Have you ever wondered why some people convey a sense of optimism, energy, or other positive feelings when they speak? Often it's a smile, or eye contact, or attentiveness with facial or another nonverbal cue that puts a ray of sunlight into a conversation.
Also though, it's the words we choose that help shape such feelings. Even after the passage of so many years, inspiring speakers like Martin Luther King Jr, Sir Winston Churchill, or several Kennedys, when read again, will inspire once more.
Within their words are images of light, upbeat rhythm, and invitations to a better future. It's all in the words. Or more precisely, it's what we find in the words. Beyond what words denote is the power we give to what they suggest.
When Churchill visualized the life of the world moving "forward into broad, sunlit uplands" or spoke of the "island home," which he called upon the British to defend, he rekindled treasured feelings of belonging, of place, and a life worth living. He brought to the foreground, in minds and hearts, some hope for what might be, amid the mayhem and misery of wartime realities.
This comes to mind vividly while reading and enjoying Thomas E. Ricks's intriguing dual-biography, Churchill & Orwell, The Fight for Freedom, alongside George Orwell's Homage to Catalonia.
Despite Churchill's own periodic challenges with what he called the "black dog" of depression, the positive power of his words somehow connected within neurons, delivering hope and purpose in himself and in others. Against this, the dark words of opponents looked off-putting, or plain, or sometimes even underwhelming.
Likewise, in George Orwell's writing, amid vivid descriptions of tough times and experiences in the Spanish Civil War, he projects a spirit of hope and possibility, for the ascent of human dignity from what the ramshackle human efforts in that war might be able to accomplish.
Today, it's still possible to find words of light, separated from the projected fantasies of carnage and apocalypse that appeal to those wired for conspiracy or other dark arts, like autocrats and their co-conspirators. Slogans like one seen on a t-shirt recently, "vax–over my dead body" will appeal to those wired for the dismal, dreary, and macabre; but anyone who respects facts will reflect on that cheery thought, and see the ironic inference about the destiny of the myopic.

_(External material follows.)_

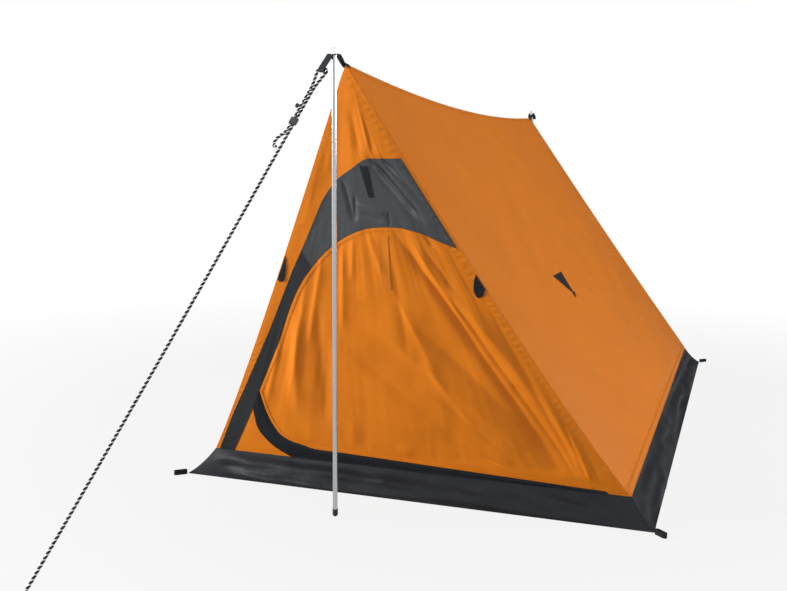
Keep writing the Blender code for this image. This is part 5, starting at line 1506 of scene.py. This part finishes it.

Shifting metaphors, if we are what we eat, it's reasonable to believe that we feel what we hear, see, and read. No great discoveries in neuroscience are needed to tell us that choosing the light and the bright matters, including the words around us. Through the words that we encounter and the words that we choose, we effectively "wire" our own world view.
So, here's a short-list of words in Orwell and Churchill that leapt from just the first pages of each, as they dealt with sombre scenes: Orwell, powerful, liking, affection, spirit, bridging the gulf, liked, stuck vividly, memory, special atmosphere; and, Churchill, repair, heroic, best troops, best trained, fought well, think of the future, safely back, very large and powerful.
Often, both narrated hard realities, yet their language was peppered with optimism. We should all feel free to use such words, to encourage others to use them, to add to a list to keep handy for frequent use; perhaps sometimes they can help build spirits, to navigate better paths whenever dark forces are in play. These are words that wear well, and have no use-by-date.
Of course, much more is at work in Orwell's and Churchill's language than just the presence of such words. They weren't just tossing together word-salad. Each deals with the difficult, yet is up-lifting. Each chose a place and purpose for every word in relation to others–creating patterns in syntax that shape minds and hearts. These are places to explore another time.
For now, Orwell and Churchill (and Ricks) are calling to more lighter and brighter, to enjoy.